- _Instructions for the task_:
Reproduce exactly the lines from the top of the records below through the line holding "return ramp.outputs[0]".

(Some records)

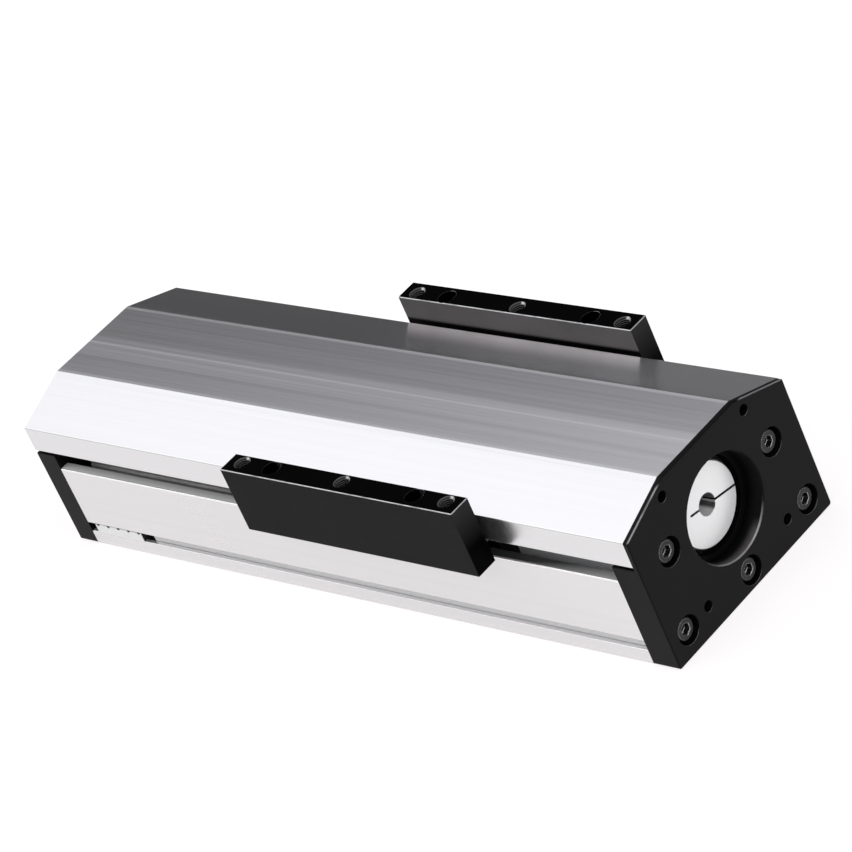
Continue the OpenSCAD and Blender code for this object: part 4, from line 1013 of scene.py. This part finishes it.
def rising_ramp(tree, rise, levels, shade):
    """A grey that goes through levels as the sine of the elevation goes through KNOTS."""
    ramp = add(tree, "ValToRGB", {0: rise})
    stops = ramp.color_ramp.elements
    while len(stops) < len(KNOTS):
        stops.new(0.5)
    for stop, position, value in zip(stops, KNOTS, levels):
        stop.position = position
        stop.color = (*[value * part for part in shade], 1)
    return ramp.outputs[0]


def make_sky():
    """A world with one gradient in front of the module and one behind it, both dimmer
    toward the motor end."""
    world = bpy.data.worlds.new("studio")
    bpy.context.scene.world = world
    world.use_nodes = True
    sky = world.node_tree
    along, across, rise = parts_of(sky, add(sky, "TexCoord").outputs["Generated"])
    front = rising_ramp(sky, rise, FRONT_SKY, FRONT_TINT)
    back = rising_ramp(sky, rise, BACK_SKY, BACK_TINT)
    light = tint(sky, rising(sky, across, *BEHIND, smooth=True), front, back)
    background = sky.nodes["Background"].inputs
    sky.links.new(light, background["Color"])
    sky.links.new(spread(sky, along, *MOTOR_SIDE, smooth=True), background["Strength"])


make_sky()
print("room light levels, front:", FRONT_SKY, "back:", BACK_SKY)

# %% [markdown]
# ## Lamps
# Four large softboxes add what the room can't: an even light on faces that scatter,
# such as the floor, the sensor and the black blocks. Large lamps give soft shadows, and
# the strongest one faces the motor end, whose black face would swallow a weaker one.

# %% Set up the lamps
MIDDLE = Vector((0, 0, 0.03))
LAMPS = [  # name, position, side in metres, power in watts
    ("overhead_softbox", (-0.3, -0.4, 1.9), 1.6, 3.0),
    ("front_softbox", (1.3, -1.6, 0.9), 1.8, 5.0),
    ("end_softbox", (1.9, 0.1, 0.9), 1.6, 14.0),
    ("idle_softbox", (-1.52, -1.12, 1.16), 1.3, 3.5),
]
for name, position, side, power in LAMPS:
    lamp = bpy.data.lights.new(name, "AREA")
    lamp.shape = "SQUARE"
    lamp.size = side
    lamp.energy = power
    holder = put_in_scene(name, lamp)
    holder.location = position
    holder.rotation_euler = (MIDDLE - Vector(position)).to_track_quat("-Z", "Y").to_euler()
bpy.context.scene.view_settings.view_transform = "Standard"
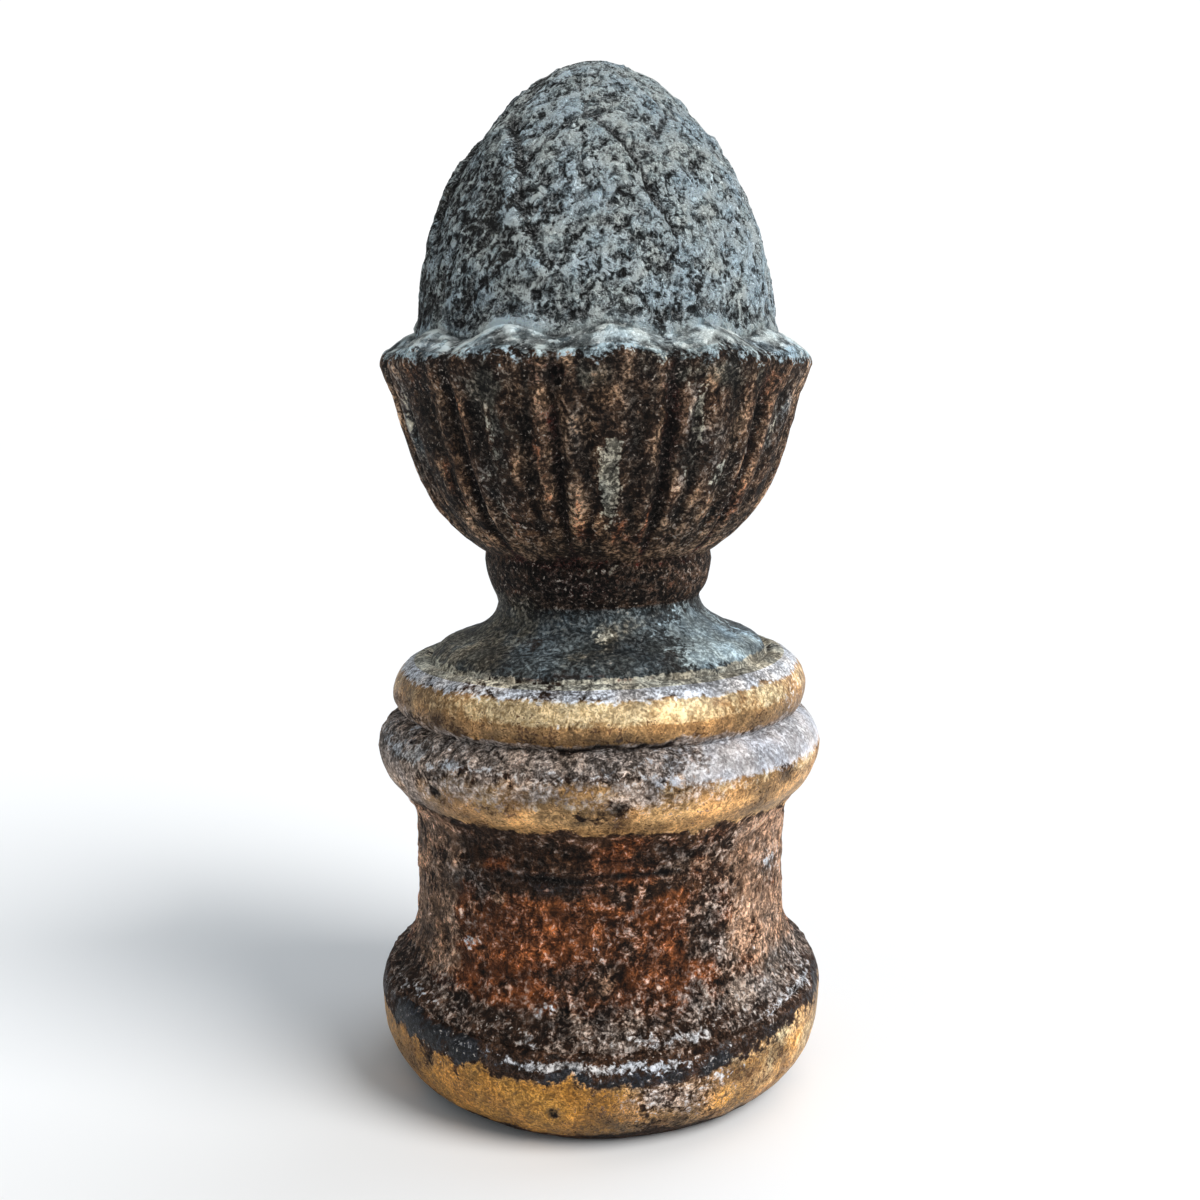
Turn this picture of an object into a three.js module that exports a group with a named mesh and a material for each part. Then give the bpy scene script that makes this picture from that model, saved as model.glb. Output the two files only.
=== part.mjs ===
// Acorn finial: a nut with overlapping petals in a scalloped cup, on a neck and a round moulded base.
// The whole finial is one casting. Millimetres, +Z up, with the origin at the middle of the flat underside.
import * as THREE from 'three';

// Heights over the underside
const baseTorusHeight = 21;
const grooveHeight = 28.2;
const drumBottom = 46.5;
const drumTop = 74.5;
const middleTorusHeight = 96;
const middleTorusTop = 105.2;
const upperTorusHeight = 112.3;
const footBottom = 120.1;
const neckHeight = 135.9;
const cupBottom = 149.8;
const rimHeight = 200.5;
const nutBottom = 208.4;
const nutWaist = 214;
const totalHeight = 281;

// Radii
const undersideRadius = 51;
const baseTorusRadius = 63.4;
const drumRadius = 52.3;
const middleTorusRadius = 62.6;
const upperTorusRadius = 58.2;
const footRadius = 47.6;
const neckRadius = 28.3;
const collarRadius = 31.8;
const rimRadius = 59.2;
const nutRadius = 48.4;

// Cup: tongue-shaped lobes with a deep valley between each two, and in each lobe a recess either side of a rib
const lobeCount = 12;
const lobeTurn = 4;
const valleyDepth = 3;
const recessDepth = 1.7;
const recessTop = 197;
const archRise = 8;
const carvingRunOut = 12;
const scallopRise = 2;
const scallopRunOut = 12;

// Widths and places across a lobe, as shares of half its width
const valleyWidth = 0.2;
const recessPlace = 0.46;
const recessWidth = 0.17;

// Nut: two rings of pointed petals, each petal over its right neighbour. A ring begins at its foot, parts
// into single petals at its notch height, and ends at its tip height. The upper ring lies sunk under the lower.
const petalCount = 8;
const petalTurn = - 5;
const upperTurn = petalTurn + 180 / petalCount;
const lowerRing = { foot: 217, notch: 241, tip: 262.5, turn: petalTurn, depth: 2.2, sunkFoot: 0, sunkTip: 0 };
const upperRing = { foot: 241, notch: 261, tip: 277, turn: upperTurn, depth: 1.6, sunkFoot: 2, sunkTip: 0.8 };
const petalEdge = 2;
const tipTaper = 14;

// Shape of a petal, as shares of half its width and of its thickness. The edge slope is half the width over
// which an edge falls away, the spread is how much wider the petal gets below its notches, and the lean is how
// much further its right edge stands out than its middle, and its left edge lies in.
const edgeSlope = 0.18;
const petalSpread = 0.7;
const petalMiddle = 0.3;
const petalLean = 0.5;
const petalPoint = 2.2;

// Shape of the nut: the first power rounds its waist and the second one its tip
const waistPower = 1.6;
const tipPower = 0.55;

// Hub of the underside's fan of faces: off the axis, so that the axis meets the inside of a face
const hubPlace = [ 8, 5, 0 ];

// Sides of the plain mouldings, and of the carved cup and nut
const plainSides = 48;
const carvedSides = 96;
const nutSteps = 17;
const nutSpacing = 1.3;
const tipSidesFrom = 271;

// Stretches of the outline, from the edge of the underside upwards. Each one ends at its radius and height.
// The bow is how far its middle stands out from the straight line, less than zero for a hollow.
const mouldings = [
	{ name: 'base torus, lower half', radius: baseTorusRadius, height: baseTorusHeight, bow: 3.4, steps: 4 },
	{ name: 'base torus, shoulder', radius: 61.9, height: grooveHeight - 0.9, bow: 0.7, steps: 2 },
	{ name: 'groove', radius: 60.7, height: grooveHeight, bow: 0, steps: 1 },
	{ name: 'lip of the cove', radius: 60.9, height: grooveHeight + 1.5, bow: 0.2, steps: 1 },
	{ name: 'cove', radius: drumRadius + 0.1, height: drumBottom, bow: - 1.6, steps: 4 },
	{ name: 'drum', radius: drumRadius - 0.2, height: drumTop, bow: - 0.2, steps: 2 },
	{ name: 'hollow under the middle torus', radius: 56, height: 83.7, bow: - 0.8, steps: 2 },
	{ name: 'middle torus, lower half', radius: middleTorusRadius, height: middleTorusHeight, bow: 1.5, steps: 4 },
	{ name: 'middle torus, upper half', radius: 55.2, height: middleTorusTop, bow: 1.7, steps: 4 },
	{ name: 'upper torus, lower half', radius: upperTorusRadius, height: upperTorusHeight, bow: 1.2, steps: 3 },
	{ name: 'upper torus, upper half', radius: 49.6, height: 120.9, bow: 2, steps: 4 },
	{ name: 'crease round the foot', radius: footRadius, height: footBottom, bow: 0, steps: 1 },
	{ name: 'edge of the foot', radius: 42.1, height: 125.6, bow: 0.9, steps: 2 },
	{ name: 'sweep of the foot', radius: 31.2, height: 130.8, bow: - 0.7, steps: 3 },
	{ name: 'hollow of the neck', radius: neckRadius, height: neckHeight, bow: - 0.6, steps: 2 },
	{ name: 'neck', radius: 29.5, height: 138.8, bow: - 0.2, steps: 1 },
	{ name: 'collar', radius: collarRadius, height: 147.4, bow: 0.5, steps: 2 },
	{ name: 'crease under the cup', radius: collarRadius - 0.3, height: cupBottom, bow: 0, steps: 1 },
	{ name: 'bowl of the cup', radius: 48.5, height: 168.4, bow: 1.95, steps: 4, carved: true },
	{ name: 'side of the cup', radius: 56.2, height: 192.6, bow: 0.65, steps: 4, carved: true },
	{ name: 'flare of the rim', radius: rimRadius, height: rimHeight, bow: 0.1, steps: 2, carved: true },
	{ name: 'edge of the rim', radius: 57.4, height: 204, bow: 0.5, steps: 1, carved: true },
	{ name: 'ledge inside the rim', radius: nutRadius, height: nutBottom, bow: 0.3, steps: 2, carved: true },
];

const degree = Math.PI / 180;
const { clamp, lerp, smoothstep } = THREE.MathUtils;

// Angles in degrees run from the front, which faces -Y, towards +X. This is how far an angle is from the
// middle of the nearest of so many equal parts: 0 at the middle, and -1 or 1 at the lines where two parts meet.
function acrossPart( angle, count, turn ) {

	const turns = ( angle - turn ) * count / 360;
	return 2 * ( turns - Math.round( turns ) );

}

function hill( distance, width ) {

	return Math.exp( - ( ( distance / width ) ** 2 ) );

}

// How far the cup is carved in: a valley where two lobes meet, and in each lobe two grooves joined by an arch
function cupCarving( angle, height ) {

	const across = Math.abs( acrossPart( angle, lobeCount, lobeTurn ) );
	const start = smoothstep( height, cupBottom, cupBottom + carvingRunOut );
	const end = 1 - smoothstep( height, rimHeight, nutBottom );
	const arch = Math.sqrt( clamp( ( recessTop - height ) / archRise, 0, 1 ) );
	const valley = valleyDepth * hill( 1 - across, valleyWidth );
	const groove = recessDepth * arch * hill( across - recessPlace * arch, recessWidth );
	return start * end * ( valley + groove );

}

// How far a lobe lifts the rim and the foot of the nut, and how far a valley lowers them
function scallop( angle, height ) {

	const across = acrossPart( angle, lobeCount, lobeTurn );
	const rise = smoothstep( height, rimHeight - archRise, nutBottom );
	const fade = 1 - smoothstep( height, nutBottom, nutBottom + scallopRunOut );
	return scallopRise * rise * fade * Math.cos( Math.PI * across );

}

// How far a ring of petals stands out at a place. A petal narrows from its notches to its tip, and it rises
// from its left edge to its right one, so that its right edge lies over the next petal.
function petals( ring, angle, height ) {

	const rise = clamp( ( height - ring.notch ) / ( ring.tip - ring.notch ), - 1, 1 );
	const width = rise > 0 ? 1 - rise ** petalPoint : 1 - petalSpread * rise;
	const lift = ring.depth * smoothstep( height, ring.foot, ring.notch );
	const sunk = lerp( ring.sunkFoot, ring.sunkTip, smoothstep( height, ring.foot, ring.tip ) );
	const nearest = acrossPart( angle, petalCount, ring.turn );
	const tops = [ - 2, 0, 2 ].map( ( shift ) => {

		const across = nearest + shift;
		const inside = smoothstep( width - Math.abs( across ), - edgeSlope, edgeSlope );
		return inside * ( petalEdge + lift * ( petalMiddle + petalLean * across ) ) - petalEdge;

	} );

	return Math.max( ...tops ) - sunk;

}

function nutCarving( angle, height, radius ) {

	const lower = petals( lowerRing, angle, height );
	const upper = height > upperRing.foot ? petals( upperRing, angle, height ) : - Infinity;
	return Math.max( lower, upper ) * clamp( radius / tipTaper, 0, 1 ) ** 2;

}

// Stations of the outline: each has a radius, a height and its number of sides
function bowedStations( from, moulding ) {

	const start = new THREE.Vector2( from.radius, from.height );
	const end = new THREE.Vector2( moulding.radius, moulding.height );
	const chord = end.clone().sub( start ).normalize();
	const outward = new THREE.Vector2( chord.y, - chord.x );
	const control = start.clone().add( end ).multiplyScalar( 0.5 ).addScaledVector( outward, 2 * moulding.bow );
	const curve = new THREE.QuadraticBezierCurve( start, control, end );
	const sides = moulding.carved ? carvedSides : plainSides;
	const points = curve.getPoints( moulding.steps ).slice( 1 );
	return points.map( ( point ) => ( { radius: point.x, height: point.y, sides } ) );

}

// The nut is a blunt ogive above its waist, and its stations come closer together towards the tip
function nutStations() {

	const stations = [];
	for ( let step = 1; step < nutSteps; step ++ ) {

		const height = lerp( totalHeight, nutBottom, ( 1 - step / nutSteps ) ** nutSpacing );
		const rise = clamp( ( height - nutWaist ) / ( totalHeight - nutWaist ), 0, 1 );
		const radius = nutRadius * ( 1 - rise ** waistPower ) ** tipPower;
		const sides = height < tipSidesFrom ? carvedSides : plainSides;
		stations.push( { radius, height, sides } );

	}

	return stations;

}

function outlineStations() {

	const stations = [ { radius: undersideRadius, height: 0, sides: plainSides } ];
	for ( const moulding of mouldings ) {

		stations.push( ...bowedStations( stations.at( - 1 ), moulding ) );

	}

	return [ ...stations, ...nutStations() ];

}

// Corner of the surface at a station and an angle, with its relief: how far the carving moves it out or in
function corner( station, angle ) {

	let relief = 0;
	let { height } = station;
	if ( station.height > cupBottom ) {

		relief -= cupCarving( angle, station.height );
		height += scallop( angle, station.height );

	}

	if ( station.height > nutBottom ) relief += nutCarving( angle, station.height, station.radius );
	const radius = station.radius + relief;
	const turn = angle * degree;
	return { place: [ radius * Math.sin( turn ), - radius * Math.cos( turn ), height ], relief };

}

// Faces between two rings of corners, where one ring may have twice as many as the other. Between equal rings
// four corners part along the diagonal whose ends have the most equal relief, so that edges follow the carving.
function bandFaces( lower, upper, reliefs ) {

	const sides = Math.min( lower.length, upper.length );
	const lowerStep = lower.length / sides;
	const upperStep = upper.length / sides;
	const faces = [];
	for ( let side = 0; side < sides; side ++ ) {

		const a = lower[ side * lowerStep ];
		const b = lower[ ( side + 1 ) * lowerStep % lower.length ];
		const c = upper[ side * upperStep ];
		const d = upper[ ( side + 1 ) * upperStep % upper.length ];
		const middle = upperStep > 1 ? upper[ 2 * side + 1 ] : lower[ 2 * side + 1 ];
		const parting = Math.abs( reliefs[ a ] - reliefs[ d ] ) - Math.abs( reliefs[ b ] - reliefs[ c ] );
		if ( upperStep > 1 ) faces.push( a, middle, c, a, b, middle, b, d, middle );
		else if ( lowerStep > 1 ) faces.push( a, middle, c, middle, d, c, middle, b, d );
		else if ( parting <= 0 ) faces.push( a, b, d, a, d, c );
		else faces.push( a, b, c, b, d, c );

	}

	return faces;

}

// Closed skin through the stations, with a fan over the underside and one at the tip
function finialGeometry() {

	const positions = [];
	const reliefs = [];
	const addCorner = ( { place, relief } ) => {

		reliefs.push( relief );
		return positions.push( ...place ) / 3 - 1;

	};

	const rings = outlineStations().map( ( station ) => Array.from(
		{ length: station.sides },
		( _, side ) => addCorner( corner( station, side * 360 / station.sides ) )
	) );
	const hub = addCorner( { place: hubPlace, relief: 0 } );
	const tip = addCorner( { place: [ 0, 0, totalHeight ], relief: 0 } );

	const faces = rings.slice( 1 ).flatMap( ( ring, index ) => bandFaces( rings[ index ], ring, reliefs ) );
	for ( let side = 0; side < plainSides; side ++ ) {

		const next = ( side + 1 ) % plainSides;
		faces.push( hub, rings[ 0 ][ next ], rings[ 0 ][ side ] );
		faces.push( rings.at( - 1 )[ side ], rings.at( - 1 )[ next ], tip );

	}

	const geometry = new THREE.BufferGeometry();
	geometry.setAttribute( 'position', new THREE.Float32BufferAttribute( positions, 3 ) );
	geometry.setIndex( faces );
	geometry.computeVertexNormals();
	return geometry;

}

const paintedIron = new THREE.MeshStandardMaterial( { color: 0x6e5a3c, roughness: 0.6, metalness: 0.2 } );

const finial = new THREE.Mesh( finialGeometry(), paintedIron );
finial.name = 'acorn_finial';

const group = new THREE.Group();
group.add( finial );

export default group;
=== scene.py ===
# %% [markdown]
# # An old painted acorn finial
# The finial is one casting: a nut with lapping petals in a scalloped cup, on a neck and a round moulded base.
# It has worn coats of slate, brick and gold paint. Each step says what the thing is, how it could be made,
# and why this way was chosen. Sizes in the tables are millimetres, and Blender's own are metres.

# %% Load the frame
import math
from collections import namedtuple

import bpy
import numpy as np
from mathutils import Matrix, Vector


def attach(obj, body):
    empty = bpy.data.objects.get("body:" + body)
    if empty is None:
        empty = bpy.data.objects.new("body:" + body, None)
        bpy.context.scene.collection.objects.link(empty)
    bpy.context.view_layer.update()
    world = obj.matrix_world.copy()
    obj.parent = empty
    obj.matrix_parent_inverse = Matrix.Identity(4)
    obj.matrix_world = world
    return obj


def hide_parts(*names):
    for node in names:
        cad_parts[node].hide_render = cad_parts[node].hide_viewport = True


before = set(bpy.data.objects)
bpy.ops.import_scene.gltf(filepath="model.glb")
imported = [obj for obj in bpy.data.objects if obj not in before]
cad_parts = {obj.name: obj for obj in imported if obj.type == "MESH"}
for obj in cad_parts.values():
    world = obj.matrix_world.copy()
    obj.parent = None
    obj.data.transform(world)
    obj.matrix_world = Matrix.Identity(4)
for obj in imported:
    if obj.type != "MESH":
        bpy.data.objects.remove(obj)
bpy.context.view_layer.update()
MM = 0.001

# %% [markdown]
# ## Camera
# The photograph is a hand-held close-up from a little above the middle of the finial: the rings of the base
# open into wide ellipses and those under the nut stay nearly flat. A long lens further off could never show
# both, so the camera stands as near as those ellipses say, tips down and leans by half a degree.

# %% Camera
def show(name, data):
    """A new object in the scene, made of the given data."""
    made = bpy.data.objects.new(name, data)
    bpy.context.collection.objects.link(made)
    return made


CAMERA_DISTANCE = 0.3930
CAMERA_HEIGHT = 0.1937
CAMERA_PITCH = math.radians(8.5)
CAMERA_ROLL = math.radians(0.46)
SENSOR_WIDTH = 36.0
LENS = 42.0
FRAME_SHIFT = 0.0013

camera_data = bpy.data.cameras.new("camera")
camera_data.sensor_width, camera_data.lens, camera_data.shift_x = SENSOR_WIDTH, LENS, FRAME_SHIFT
camera = show("camera", camera_data)
camera.matrix_world = (
    Matrix.Translation((0, -CAMERA_DISTANCE, CAMERA_HEIGHT))
    @ Matrix.Rotation(math.pi / 2 - CAMERA_PITCH, 4, "X")
    @ Matrix.Rotation(-CAMERA_ROLL, 4, "Z")
)
bpy.context.scene.camera = camera
print("camera at", np.round(camera.matrix_world.translation, 3))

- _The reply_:
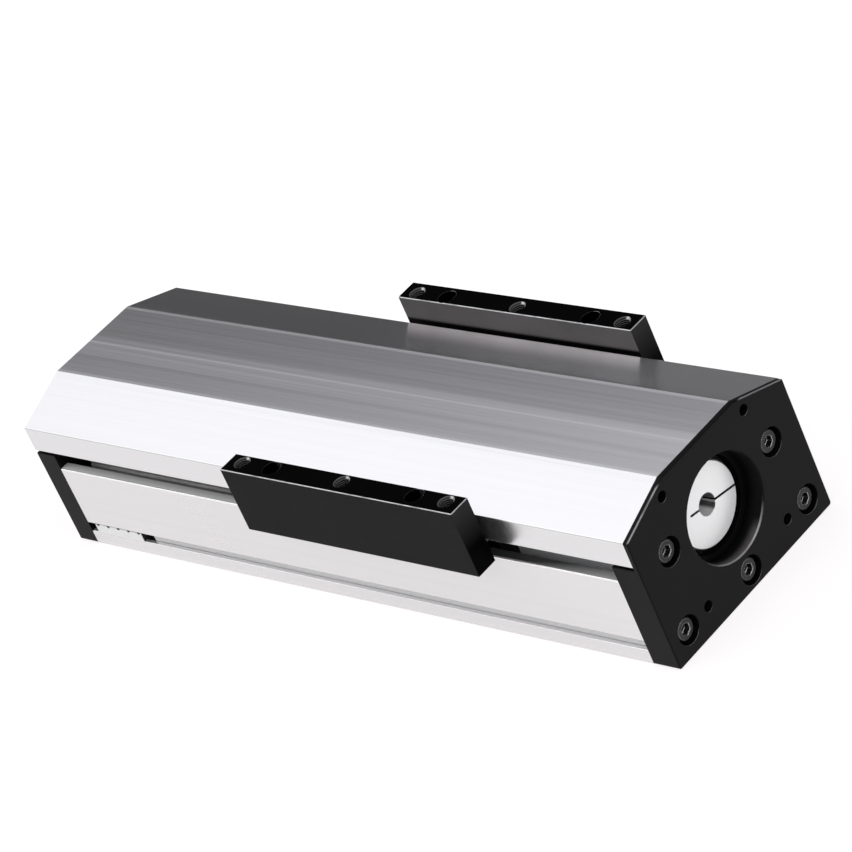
Continue the OpenSCAD and Blender code for this object: part 4, from line 1013 of scene.py. This part finishes it.
def rising_ramp(tree, rise, levels, shade):
    """A grey that goes through levels as the sine of the elevation goes through KNOTS."""
    ramp = add(tree, "ValToRGB", {0: rise})
    stops = ramp.color_ramp.elements
    while len(stops) < len(KNOTS):
        stops.new(0.5)
    for stop, position, value in zip(stops, KNOTS, levels):
        stop.position = position
        stop.color = (*[value * part for part in shade], 1)
    return ramp.outputs[0]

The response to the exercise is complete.